C'est un texte de divertissement, au sens pascalien du terme, c'est-à-dire fait pour nous écarter du sujet de fond. Il vient à point nommé pour faire oublier les affres spectaculaires de l'un des nôtres, qui est d'abord l'un des vôtres, alors que le scrutin d'hier résonne comme une funeste coïncidence.
Vous rétorquez, monsieur le ministre, que ce texte a été préparé de longue date, depuis le 13 mars à vous en croire. Or je me souviens de la conférence de presse au cours de laquelle le chef de l'État, réagissant depuis le Maroc à ce qui arrivait à notre ancien collègue Cahuzac, décrétait que désormais les élus auraient obligation de publier leur patrimoine et qu'ils seraient inéligibles à vie en cas de fraude fiscale ou de délit financier.

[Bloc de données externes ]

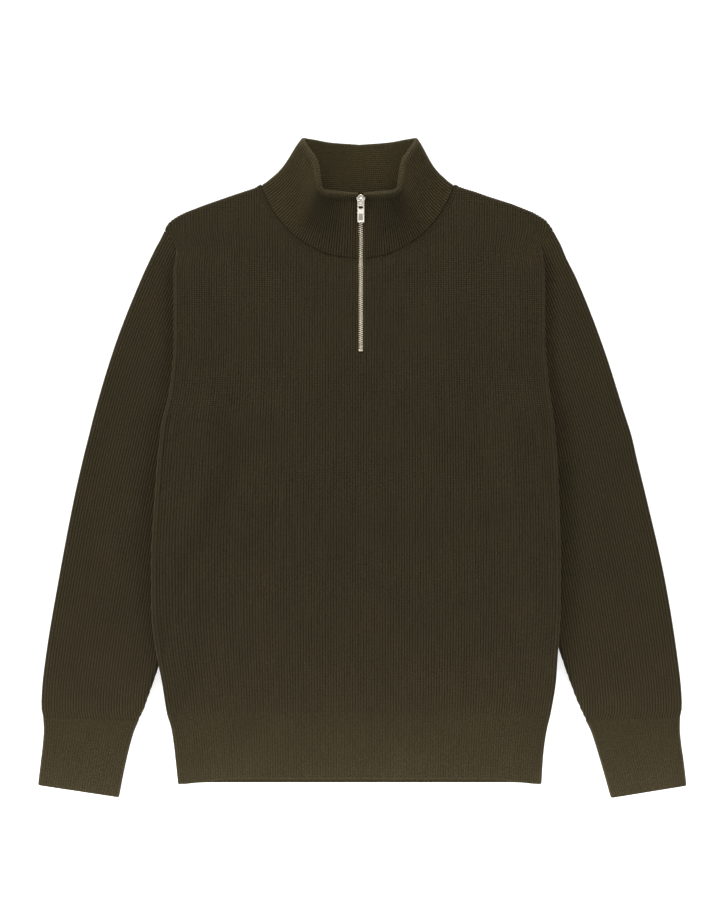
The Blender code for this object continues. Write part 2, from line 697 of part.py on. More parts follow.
def main():
    for old in list(bpy.data.objects):
        bpy.data.objects.remove(old, do_unlink=True)
    collection = bpy.data.collections.new(COLLECTION_NAME)
    cutters = bpy.data.collections.new(COLLECTION_NAME + "_cutters")
    for made in (collection, cutters):
        bpy.context.scene.collection.children.link(made)
    olive = (0.037, 0.029, 0.015)
    knit = material("rib_knit", olive, 0.95)
    band = material("rib_band", (0.05, 0.042, 0.024), 0.95)
    collar = material("collar_knit", (0.034, 0.026, 0.013), 0.95)
    tape = material("zip_tape", (0.03, 0.025, 0.014), 0.9)
    metal = material("zip_metal", (0.72, 0.68, 0.62), 0.3, 1.0)
    build_front(collection, knit)
    build_back(collection, knit)
    build_sleeve("sleeve_left", SLEEVE_LEFT, collection, knit)
    build_sleeve("sleeve_right", SLEEVE_RIGHT, collection, knit)
    build_cuff("cuff_left", CUFF_LEFT, collection, band)
    build_cuff("cuff_right", CUFF_RIGHT, collection, band)
    build_hem(collection, band)
    build_collar(collection, collar)
    build_tape(collection, tape)
    build_chain(collection, metal)
    build_slider_and_pull(collection, cutters, metal)


main()
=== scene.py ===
import math

import bpy
import numpy as np
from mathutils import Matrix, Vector


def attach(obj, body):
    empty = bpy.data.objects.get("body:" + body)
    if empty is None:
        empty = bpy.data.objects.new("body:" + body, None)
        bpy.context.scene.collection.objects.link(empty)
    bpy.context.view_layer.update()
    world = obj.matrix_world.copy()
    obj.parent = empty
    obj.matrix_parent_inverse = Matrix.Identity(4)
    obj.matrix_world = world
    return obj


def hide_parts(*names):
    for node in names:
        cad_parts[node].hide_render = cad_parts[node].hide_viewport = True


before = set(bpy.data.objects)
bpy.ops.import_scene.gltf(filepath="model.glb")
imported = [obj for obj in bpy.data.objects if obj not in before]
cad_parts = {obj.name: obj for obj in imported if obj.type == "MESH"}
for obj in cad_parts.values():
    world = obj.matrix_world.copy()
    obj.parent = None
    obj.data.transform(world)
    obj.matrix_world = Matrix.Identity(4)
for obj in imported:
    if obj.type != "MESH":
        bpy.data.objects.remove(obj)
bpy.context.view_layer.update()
mm = 0.001

# What the whole garment shares. Lengths in metres unless a table says millimetres.
knit = {
    "wall": 2.5 * mm,
    "air": 2.6 * mm,  # between front and back
    "ribPitch": 3.1 * mm,
    "ribDepth": 0.68 * mm,  # of the valley between two ribs
    "ribStations": (0.0, 0.2, 0.5, 0.8),  # where a rib has its columns of points, from valley to valley
    "wander": 0.22 * mm,  # how far a rib strays to either side
    "uneven": 0.25,  # how much the depth of a rib varies
    "course": 2.3 * mm,  # height of one row of stitches
    "foldRadius": 2.55 * mm,  # of the middle of the cloth round a side fold
    "gap": 0.3 * mm,  # between two pieces at a seam
    "rimRows": (0, 0.25, 0.7, 1.3, 2.4),  # where the rows of points lie beside an open end, in mm
    "neckSeamReach": 0.9 * mm,
    "thinEdge": 0.1,  # share of the wall that is left at a rounded edge
    "zipX": -1.3 * mm,
    "neckX": -5.0 * mm,
    "rimX": -2.8 * mm,
}
halfWall = knit["wall"] / 2


def column(table, name):
    # One named column of a table of millimetres, in metres.
    return np.array([row[table[0].index(name)] for row in table[1:]], float) * mm


def smoothThrough(stations, values, at):
    # Monotone cubic through the points: the slope at each is the harmonic mean of the slopes beside it.
    order = np.argsort(stations)
    x = np.asarray(stations, float)[order]
    y = np.asarray(values, float)[order]
    step = np.diff(x)
    rise = np.diff(y) / step
    product = rise[:-1] * rise[1:]
    total = np.where(product > 0, rise[:-1] + rise[1:], 1.0)
    slope = np.concatenate([rise[:1], np.where(product > 0, 2 * product / total, 0.0), rise[-1:]])
    t = np.clip(np.asarray(at, float), x[0], x[-1])
    i = np.clip(np.searchsorted(x, t) - 1, 0, len(step) - 1)
    s = (t - x[i]) / step[i]
    start = (1 + 2 * s) * (1 - s) ** 2 * y[i] + s * (1 - s) ** 2 * step[i] * slope[i]
    end = s ** 2 * (3 - 2 * s) * y[i + 1] + s ** 2 * (s - 1) * step[i] * slope[i + 1]
    return start + end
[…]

Cette inéligibilité à vie, dont je constate qu'elle ne figure plus dans le texte que nous examinons, est une double fadaise. Elle est d'abord inconstitutionnelle, personne ne peut en douter ici, et les deux juristes éminents que vous êtes, monsieur le ministre, monsieur le président de la commission des lois, n'ont, je suppose, pas manqué de le faire entendre au chef de l'État.
Accordez-moi ensuite qu'une telle sanction aurait curieusement bousculé la hiérarchie des peines : alors que, par le jeu de la réhabilitation, tout criminel peut en effet bénéficier à nouveau de ses droits civiques, nous punirions plus sévèrement un élu, en le condamnant à l'inéligibilité à vie, que n'importe quel autre coupable. Telle était l'intention initiale du chef de l'État, avant que nous en revenions, fort heureusement, à des dispositions plus prudentes et plus compatibles avec nos principes généraux du droit.

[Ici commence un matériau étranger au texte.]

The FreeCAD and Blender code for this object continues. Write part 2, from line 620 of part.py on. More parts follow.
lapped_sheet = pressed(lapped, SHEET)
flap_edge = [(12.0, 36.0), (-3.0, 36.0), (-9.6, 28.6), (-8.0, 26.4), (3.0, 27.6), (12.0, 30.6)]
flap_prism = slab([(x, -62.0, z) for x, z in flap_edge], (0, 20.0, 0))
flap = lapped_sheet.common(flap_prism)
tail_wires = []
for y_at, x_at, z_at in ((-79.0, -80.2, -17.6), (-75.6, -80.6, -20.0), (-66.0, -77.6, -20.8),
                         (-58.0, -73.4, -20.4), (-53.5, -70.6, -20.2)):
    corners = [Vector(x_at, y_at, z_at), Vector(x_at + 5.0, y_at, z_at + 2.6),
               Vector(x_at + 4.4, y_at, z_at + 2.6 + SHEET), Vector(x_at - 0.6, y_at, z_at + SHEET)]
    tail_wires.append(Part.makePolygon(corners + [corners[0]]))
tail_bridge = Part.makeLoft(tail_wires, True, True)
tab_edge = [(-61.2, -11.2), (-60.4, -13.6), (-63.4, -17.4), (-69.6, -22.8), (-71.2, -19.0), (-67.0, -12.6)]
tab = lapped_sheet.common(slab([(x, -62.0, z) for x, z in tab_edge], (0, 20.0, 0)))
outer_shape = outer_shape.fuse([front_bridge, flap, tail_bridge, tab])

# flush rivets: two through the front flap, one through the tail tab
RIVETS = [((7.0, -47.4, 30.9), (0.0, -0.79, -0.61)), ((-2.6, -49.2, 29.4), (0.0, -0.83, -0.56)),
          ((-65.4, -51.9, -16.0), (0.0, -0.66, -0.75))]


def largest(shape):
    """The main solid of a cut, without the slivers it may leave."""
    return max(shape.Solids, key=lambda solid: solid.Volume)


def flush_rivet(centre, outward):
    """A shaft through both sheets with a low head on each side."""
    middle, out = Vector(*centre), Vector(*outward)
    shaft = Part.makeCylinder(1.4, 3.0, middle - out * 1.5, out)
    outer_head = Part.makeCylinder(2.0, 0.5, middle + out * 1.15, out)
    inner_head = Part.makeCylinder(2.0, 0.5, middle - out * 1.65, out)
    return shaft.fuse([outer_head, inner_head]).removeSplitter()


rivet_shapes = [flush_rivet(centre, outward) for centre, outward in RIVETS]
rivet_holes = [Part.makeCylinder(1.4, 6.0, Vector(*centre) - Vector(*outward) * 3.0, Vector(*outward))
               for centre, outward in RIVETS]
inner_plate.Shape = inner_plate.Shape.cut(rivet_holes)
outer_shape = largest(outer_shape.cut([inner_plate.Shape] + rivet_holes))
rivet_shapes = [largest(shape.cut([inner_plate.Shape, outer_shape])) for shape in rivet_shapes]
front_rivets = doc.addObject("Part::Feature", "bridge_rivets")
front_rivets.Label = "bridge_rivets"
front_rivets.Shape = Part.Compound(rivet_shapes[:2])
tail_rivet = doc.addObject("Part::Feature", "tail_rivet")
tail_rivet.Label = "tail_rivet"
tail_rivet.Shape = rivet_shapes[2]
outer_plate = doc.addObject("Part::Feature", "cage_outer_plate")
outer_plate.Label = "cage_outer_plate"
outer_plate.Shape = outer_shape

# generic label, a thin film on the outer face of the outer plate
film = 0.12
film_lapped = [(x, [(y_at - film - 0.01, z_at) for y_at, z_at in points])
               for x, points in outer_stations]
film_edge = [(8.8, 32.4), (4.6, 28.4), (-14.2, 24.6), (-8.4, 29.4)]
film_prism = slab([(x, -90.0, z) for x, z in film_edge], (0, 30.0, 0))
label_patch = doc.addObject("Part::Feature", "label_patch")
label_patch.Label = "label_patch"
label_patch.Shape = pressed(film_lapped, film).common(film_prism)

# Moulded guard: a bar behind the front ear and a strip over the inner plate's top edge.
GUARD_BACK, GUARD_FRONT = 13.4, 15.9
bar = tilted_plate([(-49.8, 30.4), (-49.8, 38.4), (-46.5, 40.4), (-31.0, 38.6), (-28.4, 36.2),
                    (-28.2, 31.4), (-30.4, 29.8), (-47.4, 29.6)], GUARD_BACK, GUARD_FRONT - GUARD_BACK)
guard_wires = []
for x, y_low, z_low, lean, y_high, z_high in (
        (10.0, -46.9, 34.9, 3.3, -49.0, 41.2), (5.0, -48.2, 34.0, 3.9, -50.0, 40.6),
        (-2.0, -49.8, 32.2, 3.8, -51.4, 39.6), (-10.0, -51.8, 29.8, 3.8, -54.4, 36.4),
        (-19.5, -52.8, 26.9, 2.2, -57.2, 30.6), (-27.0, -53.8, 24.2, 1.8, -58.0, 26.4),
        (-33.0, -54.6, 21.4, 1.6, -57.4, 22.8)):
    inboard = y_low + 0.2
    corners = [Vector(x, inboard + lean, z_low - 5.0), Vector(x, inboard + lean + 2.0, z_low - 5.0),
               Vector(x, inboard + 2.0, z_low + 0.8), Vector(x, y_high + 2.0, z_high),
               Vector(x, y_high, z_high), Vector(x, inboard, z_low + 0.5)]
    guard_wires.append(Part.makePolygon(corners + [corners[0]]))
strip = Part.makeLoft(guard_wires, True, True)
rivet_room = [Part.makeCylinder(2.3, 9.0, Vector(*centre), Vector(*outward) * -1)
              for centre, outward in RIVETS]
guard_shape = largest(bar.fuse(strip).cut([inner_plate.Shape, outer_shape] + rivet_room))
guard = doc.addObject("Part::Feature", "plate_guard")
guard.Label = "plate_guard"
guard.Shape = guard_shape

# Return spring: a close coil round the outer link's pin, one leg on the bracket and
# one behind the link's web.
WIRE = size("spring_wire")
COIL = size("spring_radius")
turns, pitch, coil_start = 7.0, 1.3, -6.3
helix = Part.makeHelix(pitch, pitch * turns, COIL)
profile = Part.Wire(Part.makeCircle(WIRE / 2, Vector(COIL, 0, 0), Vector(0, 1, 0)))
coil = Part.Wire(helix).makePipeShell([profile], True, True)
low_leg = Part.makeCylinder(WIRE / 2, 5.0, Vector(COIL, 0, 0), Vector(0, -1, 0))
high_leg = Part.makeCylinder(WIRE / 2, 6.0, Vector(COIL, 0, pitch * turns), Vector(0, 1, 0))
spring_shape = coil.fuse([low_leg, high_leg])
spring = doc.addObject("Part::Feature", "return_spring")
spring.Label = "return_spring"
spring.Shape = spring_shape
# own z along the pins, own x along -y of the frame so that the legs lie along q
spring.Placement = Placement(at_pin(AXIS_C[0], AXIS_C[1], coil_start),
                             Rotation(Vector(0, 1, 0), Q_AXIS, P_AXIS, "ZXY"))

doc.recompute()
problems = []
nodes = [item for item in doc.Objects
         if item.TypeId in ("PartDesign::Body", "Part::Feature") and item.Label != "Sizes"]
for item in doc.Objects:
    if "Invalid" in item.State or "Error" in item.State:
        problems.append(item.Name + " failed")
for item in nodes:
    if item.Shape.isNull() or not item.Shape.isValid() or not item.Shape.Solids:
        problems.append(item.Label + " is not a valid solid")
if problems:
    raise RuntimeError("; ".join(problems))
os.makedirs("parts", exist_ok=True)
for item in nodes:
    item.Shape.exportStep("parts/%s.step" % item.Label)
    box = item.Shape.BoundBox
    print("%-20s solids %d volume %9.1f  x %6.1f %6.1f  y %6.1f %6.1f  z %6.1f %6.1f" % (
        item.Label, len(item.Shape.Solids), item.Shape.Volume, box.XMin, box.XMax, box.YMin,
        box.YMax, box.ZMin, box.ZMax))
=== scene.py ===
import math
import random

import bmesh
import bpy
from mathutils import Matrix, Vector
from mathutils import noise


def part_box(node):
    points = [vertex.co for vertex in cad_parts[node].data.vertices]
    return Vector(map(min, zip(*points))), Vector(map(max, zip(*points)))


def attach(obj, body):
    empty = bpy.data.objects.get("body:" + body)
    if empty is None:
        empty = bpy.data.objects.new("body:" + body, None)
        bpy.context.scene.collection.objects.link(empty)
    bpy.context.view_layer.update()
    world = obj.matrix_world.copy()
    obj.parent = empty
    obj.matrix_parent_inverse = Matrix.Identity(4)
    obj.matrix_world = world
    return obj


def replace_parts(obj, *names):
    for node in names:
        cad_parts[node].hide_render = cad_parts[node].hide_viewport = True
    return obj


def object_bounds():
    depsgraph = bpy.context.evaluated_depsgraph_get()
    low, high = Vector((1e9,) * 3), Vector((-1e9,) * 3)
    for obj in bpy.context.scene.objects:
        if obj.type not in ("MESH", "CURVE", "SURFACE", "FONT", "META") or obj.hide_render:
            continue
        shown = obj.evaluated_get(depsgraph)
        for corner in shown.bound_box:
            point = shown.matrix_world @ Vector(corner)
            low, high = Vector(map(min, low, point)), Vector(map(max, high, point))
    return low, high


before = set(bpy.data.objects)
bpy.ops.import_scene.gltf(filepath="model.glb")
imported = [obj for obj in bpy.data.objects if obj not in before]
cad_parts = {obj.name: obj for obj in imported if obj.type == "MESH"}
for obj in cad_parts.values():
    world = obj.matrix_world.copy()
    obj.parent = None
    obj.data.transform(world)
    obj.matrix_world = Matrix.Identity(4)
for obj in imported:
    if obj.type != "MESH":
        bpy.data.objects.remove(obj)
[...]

Entre-temps a eu lieu la publication du patrimoine des membres du Gouvernement puisque, selon votre raisonnement, elle est une condition sine qua non du rétablissement de la confiance. Or je suis au regret de constater que cette publication n'a rien arrangé. Si j'en crois les nombreux commentaires dans la presse ou sur les réseaux sociaux, en fait de rétablissement de la confiance, elle a surtout suscité, le sarcasme, la moquerie, voire le doute.
Vous n'avez donc pas atteint votre objectif, ce qui ne vous empêche pas de persister dans la volonté de rendre public ou de publier, avec accès restreint, le patrimoine des élus.
En fait de préparation, il faut surtout parler du travail de la commission et de celui du rapporteur…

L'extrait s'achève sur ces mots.